Here’s the truth: the best time to intervene is early. The biggest challenge I face when coaching disruptive employees is being brought in too late. By then, performance improvement plans have failed, trust is broken, and options are limited. But when addressed proactively, with coaching, candor, and accountability, the transformation can be extraordinary.

And here’s something most people don’t expect: coaching a disruptive employee isn’t just about the individual. It’s about your culture. It’s about demonstrating to the entire organization that feedback leads to growth, not exile.

I’ve seen disruptive employees become cultural champions. I’ve watched them shift from being the source of tension to the catalyst for positive change. However, that shift only occurs when the employee takes full ownership of their behavior, without apology. And they must understand that while circumstances may explain their actions, they do not excuse them.

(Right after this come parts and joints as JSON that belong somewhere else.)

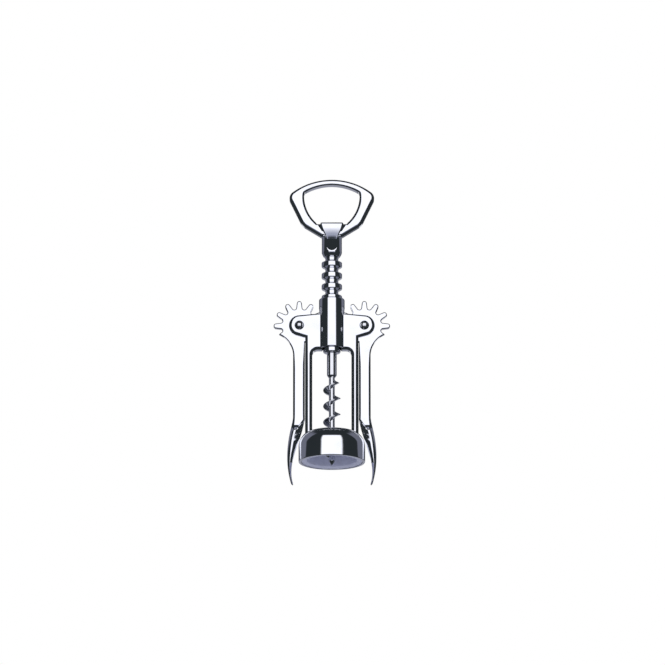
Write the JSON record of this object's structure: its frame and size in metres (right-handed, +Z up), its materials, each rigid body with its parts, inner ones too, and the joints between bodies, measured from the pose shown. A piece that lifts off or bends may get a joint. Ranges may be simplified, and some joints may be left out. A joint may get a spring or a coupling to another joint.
{
  "type": "wing corkscrew",
  "caption": "Chromed wing corkscrew: toothed levers raise a ringed rack whose turning worm draws the cork; its bow handle also lifts crown caps.",
  "frame": {"origin": "the centre of the bell's rim, where the bottle's neck goes in, on the worm's axis", "axes": "+Z up along the worm towards the bow handle, +X from lever to lever, -Y towards the side with the opener's lip"},
  "size_m": [0.0704, 0.04, 0.1908],
  "materials": {
    "chrome_body": "polished chrome plate",
    "chrome_lever": "polished chrome plate",
    "chrome_rack": "polished chrome plate",
    "chrome_worm": "polished chrome plate",
    "chrome_handle": "polished chrome plate",
    "polished_steel": "polished",
    "grey_plastic": "fine moulded satin"
  },
  "bodies": {
    "frame": {"frame_body": "chrome_body", "bell_liner": "grey_plastic", "left_rivet": "polished_steel", "right_rivet": "polished_steel"},
    "rack": {"rack": "chrome_rack"},
    "spindle": {"bow_handle": "chrome_handle", "worm": "chrome_worm", "bow_pin": "polished_steel"},
    "left_lever": {"left_lever": "chrome_lever"},
    "right_lever": {"right_lever": "chrome_lever"}
  },
  "joints": [
    {"name": "rack_slide", "type": "slide", "parent": "frame", "child": "rack", "axis": [0, 0, -1], "range_m": [0, 0.026]},
    {"name": "spindle_spin", "type": "hinge", "parent": "rack", "child": "spindle", "pos_m": [0, 0, 0.1278], "axis": [0, 0, 1], "continuous": true},
    {"name": "left_lever_swing", "type": "hinge", "parent": "frame", "child": "left_lever", "pos_m": [-0.01967, 0, 0.0846], "axis": [0, 1, 0], "range_deg": [0, 112]},
    {"name": "right_lever_swing", "type": "hinge", "parent": "frame", "child": "right_lever", "pos_m": [0.01967, 0, 0.0846], "axis": [0, -1, 0], "range_deg": [0, 112]}
  ],
  "couplings": [
    {"joint": "left_lever_swing", "follows": "rack_slide", "rad_per_m": 75.075},
    {"joint": "right_lever_swing", "follows": "rack_slide", "rad_per_m": 75.075}
  ]
}
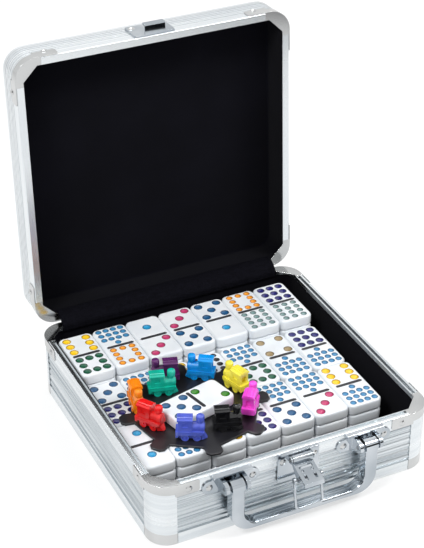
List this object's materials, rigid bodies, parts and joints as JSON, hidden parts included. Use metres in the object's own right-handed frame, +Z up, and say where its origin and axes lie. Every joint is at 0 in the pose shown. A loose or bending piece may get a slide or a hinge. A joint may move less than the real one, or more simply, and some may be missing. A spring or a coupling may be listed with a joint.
{
  "type": "domino set case",
  "caption": "Square hard case with hinged lid, draw latch and swinging handle, filled with layers of dominoes, a hub plate and toy locomotives.",
  "frame": {"origin": "centre of the case body's outline, on the surface it stands on", "axes": "+X to the right seen from the front, +Y to the hinge at the back, +Z up"},
  "size_m": [0.193, 0.2476, 0.2406],
  "materials": {
    "aluminium": "satin extruded rails",
    "ribbed_sheet": "ribbed satin sheet",
    "nickel": "nickel plated pressed sheet",
    "chrome": "bright plated",
    "steel": "plain pin",
    "board": "fibreboard",
    "lining": "short black pile",
    "hinge_cloth": "black woven strip",
    "base_sheet": "black faced fibreboard",
    "lid_sheet": "satin sheet",
    "tile": "polished white resin",
    "hub": "satin black",
    "train_purple": "moulded glossy plastic",
    "train_teal": "moulded glossy plastic",
    "train_light_blue": "moulded glossy plastic",
    "train_yellow": "moulded glossy plastic",
    "train_pink": "moulded glossy plastic",
    "train_black": "moulded glossy plastic",
    "train_periwinkle": "moulded glossy plastic",
    "train_red": "moulded glossy plastic",
    "train_orange": "moulded glossy plastic"
  },
  "bodies": {
    "case_body": {"panel_front": "ribbed_sheet", "panel_back": "ribbed_sheet", "panel_left": "ribbed_sheet", "panel_right": "ribbed_sheet", "body_rim": "aluminium", "foot_rails": "aluminium", "corner_feet": "nickel", "corner_posts": "aluminium", "base_board": "base_sheet", "wall_boards": "board", "body_lining": "lining", "body_corner_caps": "nickel", "body_rivets": "nickel", "latch_base": "chrome", "latch_pin": "steel", "latch_rivets": "nickel", "handle_bracket_left": "chrome", "handle_bracket_right": "chrome", "handle_pin_left": "steel", "handle_pin_right": "steel", "bracket_rivets": "nickel", "hinge_leaf_body": "nickel", "hinge_pin": "steel", "hinge_cloth": "hinge_cloth"},
    "lid": {"lid_frame": "aluminium", "lid_band": "aluminium", "lid_panel": "lid_sheet", "lid_top_board": "board", "lid_wall_boards": "board", "lid_lining": "lining", "lid_corner_caps": "nickel", "lid_rivets": "nickel", "catch_plate": "chrome", "catch_rivets": "nickel", "hinge_leaf_lid": "nickel"},
    "handle": {"handle": "chrome"},
    "latch_lever": {"latch_lever": "chrome"},
    "bail_pin": {"bail_pin": "steel"},
    "latch_bail": {"latch_bail": "chrome"},
    "tiles_1": {"tiles_layer_1": "tile"},
    "tiles_2": {"tiles_layer_2": "tile"},
    "tiles_3": {"tiles_layer_3": "tile"},
    "tiles_4": {"tiles_layer_4": "tile"},
    "tiles_top": {"tiles_top_row": "tile"},
    "hub": {"hub": "hub"},
    "hub_tile": {"hub_tile": "tile"},
    "train_purple": {"train_purple": "train_purple"},
    "train_teal": {"train_teal": "train_teal"},
    "train_light_blue": {"train_light_blue": "train_light_blue"},
    "train_yellow": {"train_yellow": "train_yellow"},
    "train_pink": {"train_pink": "train_pink"},
    "train_black": {"train_black": "train_black"},
    "train_periwinkle": {"train_periwinkle": "train_periwinkle"},
    "train_red": {"train_red": "train_red"},
    "train_orange": {"train_orange": "train_orange"}
  },
  "joints": [
    {"name": "lid_hinge", "type": "hinge", "parent": "case_body", "child": "lid", "pos_m": [0, 0.09525, 0.0443], "axis": [-1, 0, 0], "range_deg": [-93, 0], "deforming": ["hinge_cloth"]},
    {"name": "handle_swing", "type": "hinge", "parent": "case_body", "child": "handle", "pos_m": [0, -0.1015, 0.0378], "axis": [-1, 0, 0], "range_deg": [0, 95]},
    {"name": "lever_swing", "type": "hinge", "parent": "case_body", "child": "latch_lever", "pos_m": [0, -0.0985, 0.0414], "axis": [-1, 0, 0], "range_deg": [-47, 50]},
    {"name": "bail_pin_turn", "type": "hinge", "parent": "latch_lever", "child": "bail_pin", "pos_m": [0, -0.1066, 0.0322], "axis": [-1, 0, 0], "range_deg": [-51, 51]},
    {"name": "bail_swing", "type": "hinge", "parent": "bail_pin", "child": "latch_bail", "pos_m": [0, -0.1066, 0.0322], "axis": [1, 0, 0], "range_deg": [-169.2, 12]},
    {"name": "lift_tiles_1", "type": "slide", "parent": "case_body", "child": "tiles_1", "axis": [0, 0, 1], "range_m": [0, 0.05]},
    {"name": "lift_tiles_2", "type": "slide", "parent": "tiles_1", "child": "tiles_2", "axis": [0, 0, 1], "range_m": [0, 0.05]},
    {"name": "lift_tiles_3", "type": "slide", "parent": "tiles_2", "child": "tiles_3", "axis": [0, 0, 1], "range_m": [0, 0.05]},
    {"name": "lift_tiles_4", "type": "slide", "parent": "tiles_3", "child": "tiles_4", "axis": [0, 0, 1], "range_m": [0, 0.05]},
    {"name": "lift_top_row", "type": "slide", "parent": "tiles_4", "child": "tiles_top", "axis": [0, 0, 1], "range_m": [0, 0.05]},
    {"name": "lift_hub", "type": "slide", "parent": "tiles_4", "child": "hub", "axis": [0, 0, 1], "range_m": [0, 0.05]},
    {"name": "lift_hub_tile", "type": "slide", "parent": "hub", "child": "hub_tile", "axis": [0, 0, 1], "range_m": [0, 0.04]},
    {"name": "lift_purple", "type": "slide", "parent": "hub", "child": "train_purple", "axis": [0, 0, 1], "range_m": [0, 0.06]},
    {"name": "lift_teal", "type": "slide", "parent": "hub", "child": "train_teal", "axis": [0, 0, 1], "range_m": [0, 0.06]},
    {"name": "lift_light_blue", "type": "slide", "parent": "hub", "child": "train_light_blue", "axis": [0, 0, 1], "range_m": [0, 0.06]},
    {"name": "lift_yellow", "type": "slide", "parent": "hub", "child": "train_yellow", "axis": [0, 0, 1], "range_m": [0, 0.06]},
    {"name": "lift_pink", "type": "slide", "parent": "hub", "child": "train_pink", "axis": [0, 0, 1], "range_m": [0, 0.06]},
    {"name": "lift_black", "type": "slide", "parent": "hub", "child": "train_black", "axis": [0, 0, 1], "range_m": [0, 0.06]},
    {"name": "lift_periwinkle", "type": "slide", "parent": "hub", "child": "train_periwinkle", "axis": [0, 0, 1], "range_m": [0, 0.06]},
    {"name": "lift_red", "type": "slide", "parent": "hub", "child": "train_red", "axis": [0, 0, 1], "range_m": [0, 0.06]},
    {"name": "lift_orange", "type": "slide", "parent": "hub", "child": "train_orange", "axis": [0, 0, 1], "range_m": [0, 0.06]}
  ],
  "couplings": [
    {"joint": "bail_pin_turn", "follows": "lever_swing", "ratio": -1}
  ]
}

What’s Required from Leadership?

While coaching supports change, the responsibility of setting the tone rests with leadership. Leaders must be willing to:

  • Define and communicate clear behavioral standards
  • Address concerns early and consistently
  • Understand the root causes of behavior without excusing them
  • Create environments where feedback is safe and expected
  • Empower employees to grow rather than punish them prematurely

The road to change is not quick, and it is not guaranteed. But it is almost always worth attempting. Why? Because culture matters. Engagement matters. And your best people, those quietly holding back or quietly walking out, are watching.

Addressing disruption isn’t just a reactive measure. It’s a cultural investment. One that signals to your organization that performance and integrity are not mutually exclusive.

And when you commit to both, you don’t just remove a problem. You unlock potential.